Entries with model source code
☆ ☆ ☆ ☆

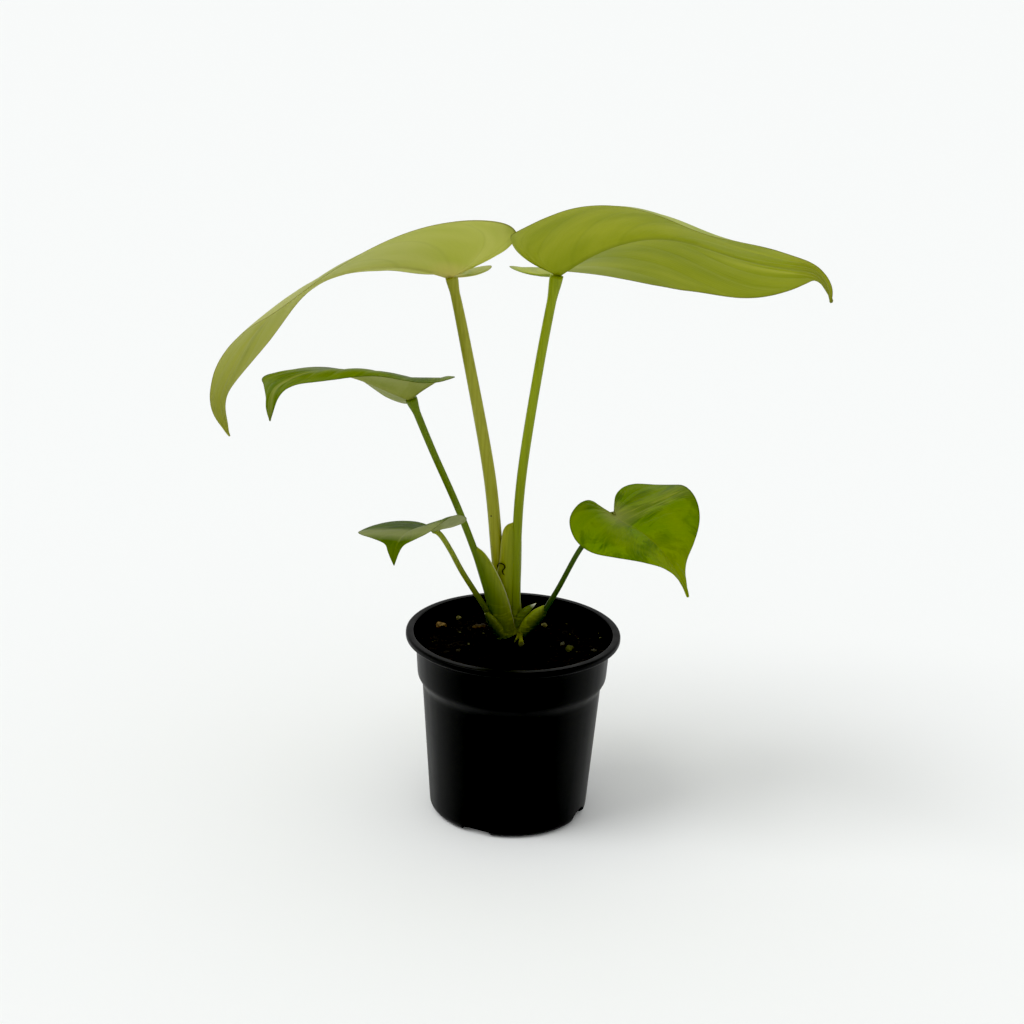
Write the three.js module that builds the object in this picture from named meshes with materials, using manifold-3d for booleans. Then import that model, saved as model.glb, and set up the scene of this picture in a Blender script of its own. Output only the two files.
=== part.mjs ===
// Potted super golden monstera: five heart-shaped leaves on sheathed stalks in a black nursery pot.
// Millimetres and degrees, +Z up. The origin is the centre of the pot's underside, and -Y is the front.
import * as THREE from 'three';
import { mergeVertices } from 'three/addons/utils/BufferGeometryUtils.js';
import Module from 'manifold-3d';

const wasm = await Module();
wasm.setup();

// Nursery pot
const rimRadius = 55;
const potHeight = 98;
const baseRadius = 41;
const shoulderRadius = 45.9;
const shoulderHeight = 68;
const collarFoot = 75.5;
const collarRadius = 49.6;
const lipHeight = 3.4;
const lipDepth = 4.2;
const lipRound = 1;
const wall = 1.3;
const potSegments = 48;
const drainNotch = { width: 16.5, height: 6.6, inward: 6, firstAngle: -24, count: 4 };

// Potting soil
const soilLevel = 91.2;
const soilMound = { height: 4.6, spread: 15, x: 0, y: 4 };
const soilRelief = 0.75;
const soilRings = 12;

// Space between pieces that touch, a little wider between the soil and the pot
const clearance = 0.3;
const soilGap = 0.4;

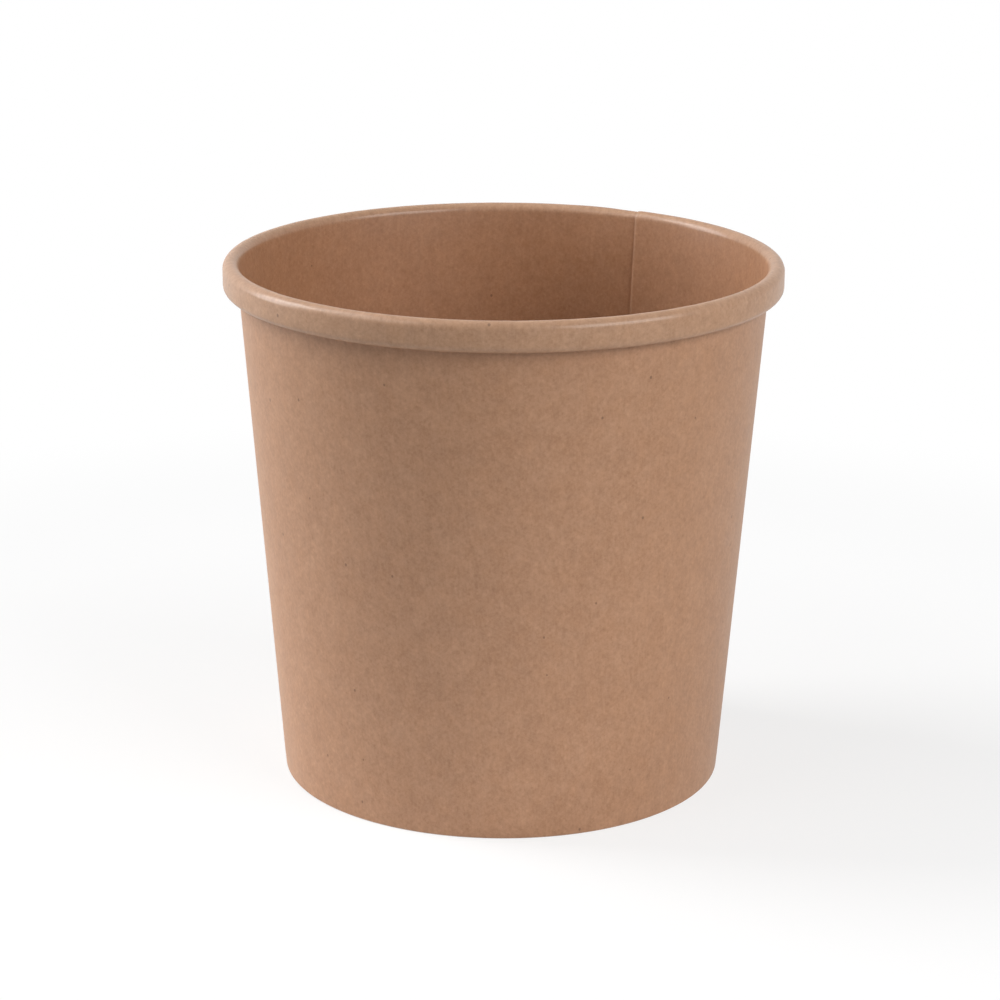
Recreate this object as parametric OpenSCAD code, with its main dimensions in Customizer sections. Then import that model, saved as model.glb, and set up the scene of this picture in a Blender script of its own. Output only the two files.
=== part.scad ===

☆ ☆ ☆ ☆

Problem
All of the data needs to be reproduced exactly, with no line missing.

Written answer
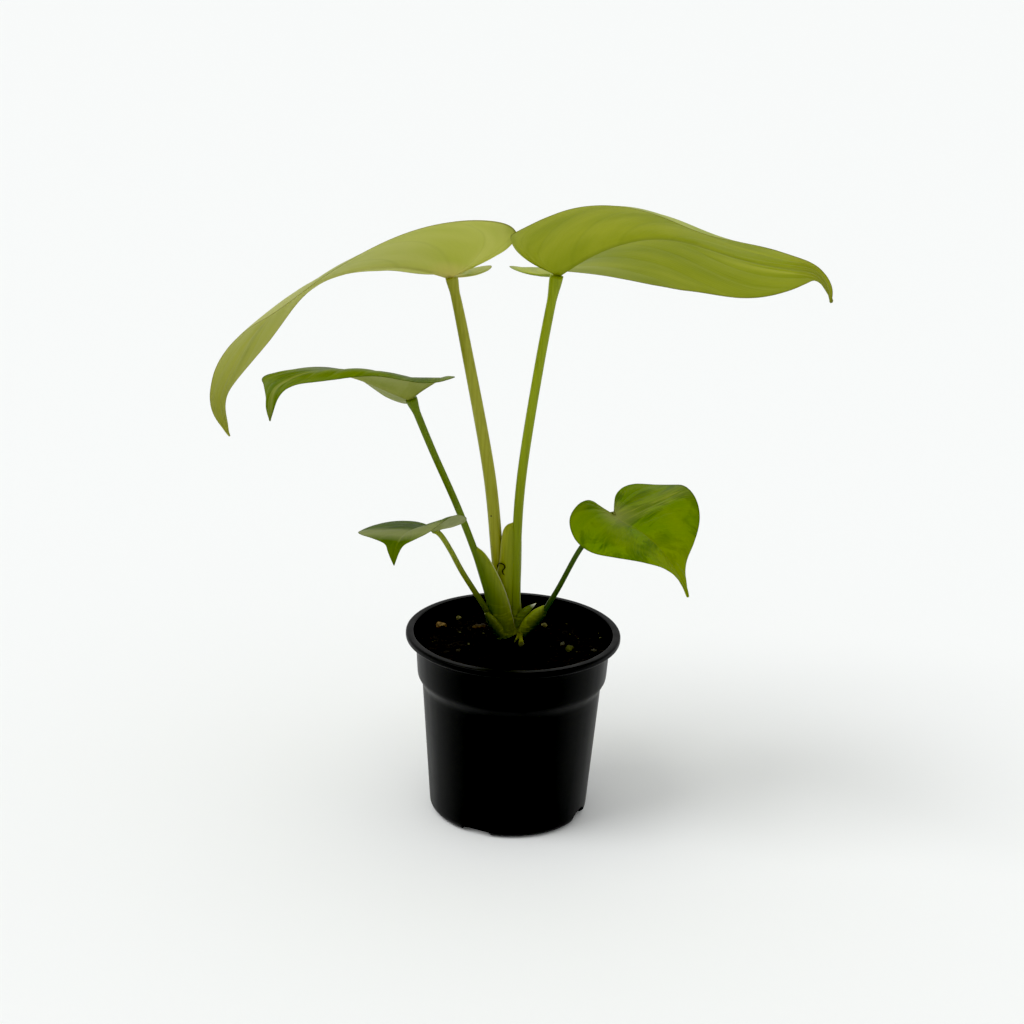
Write the three.js module that builds the object in this picture from named meshes with materials, using manifold-3d for booleans. Then import that model, saved as model.glb, and set up the scene of this picture in a Blender script of its own. Output only the two files.
=== part.mjs ===
// Potted super golden monstera: five heart-shaped leaves on sheathed stalks in a black nursery pot.
// Millimetres and degrees, +Z up. The origin is the centre of the pot's underside, and -Y is the front.
import * as THREE from 'three';
import { mergeVertices } from 'three/addons/utils/BufferGeometryUtils.js';
import Module from 'manifold-3d';

const wasm = await Module();
wasm.setup();

// Nursery pot
const rimRadius = 55;
const potHeight = 98;
const baseRadius = 41;
const shoulderRadius = 45.9;
const shoulderHeight = 68;
const collarFoot = 75.5;
const collarRadius = 49.6;
const lipHeight = 3.4;
const lipDepth = 4.2;
const lipRound = 1;
const wall = 1.3;
const potSegments = 48;
const drainNotch = { width: 16.5, height: 6.6, inward: 6, firstAngle: -24, count: 4 };

// Potting soil
const soilLevel = 91.2;
const soilMound = { height: 4.6, spread: 15, x: 0, y: 4 };
const soilRelief = 0.75;
const soilRings = 12;

// Space between pieces that touch, a little wider between the soil and the pot
const clearance = 0.3;
const soilGap = 0.4;

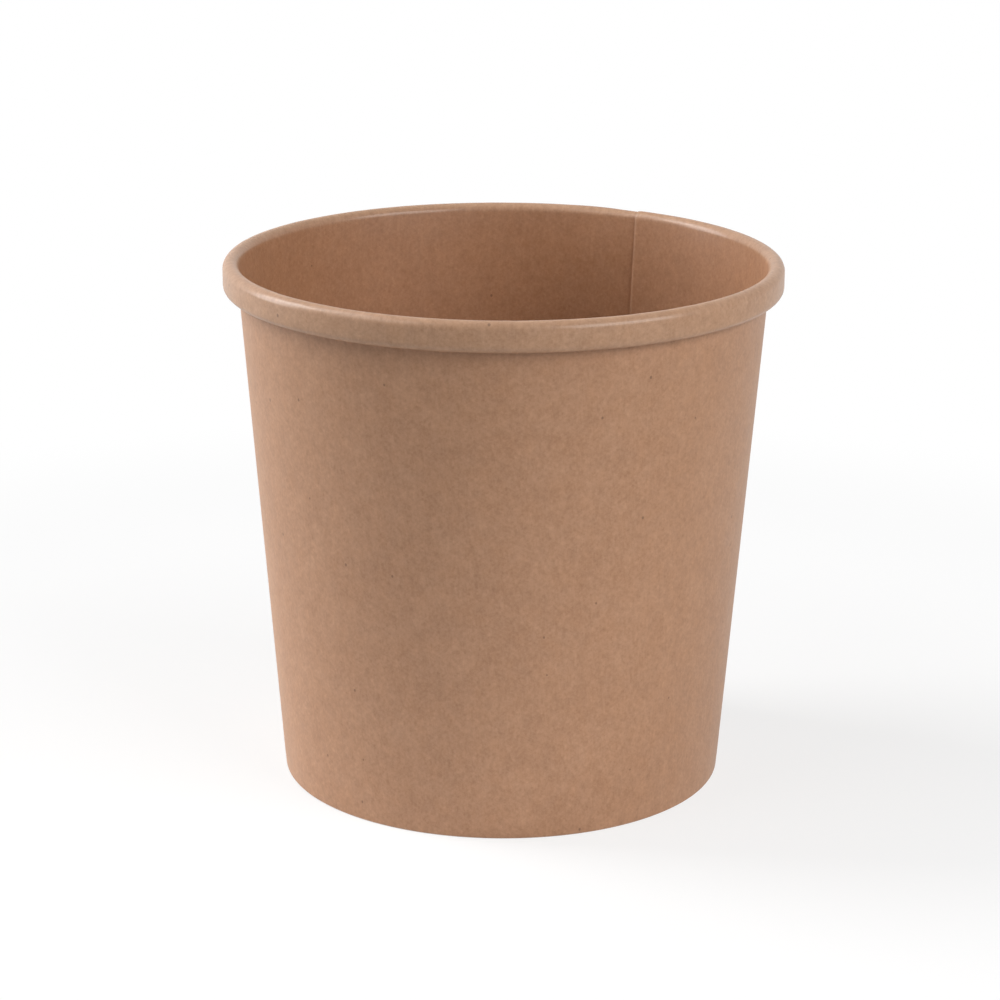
Recreate this object as parametric OpenSCAD code, with its main dimensions in Customizer sections. Then import that model, saved as model.glb, and set up the scene of this picture in a Blender script of its own. Output only the two files.
=== part.scad ===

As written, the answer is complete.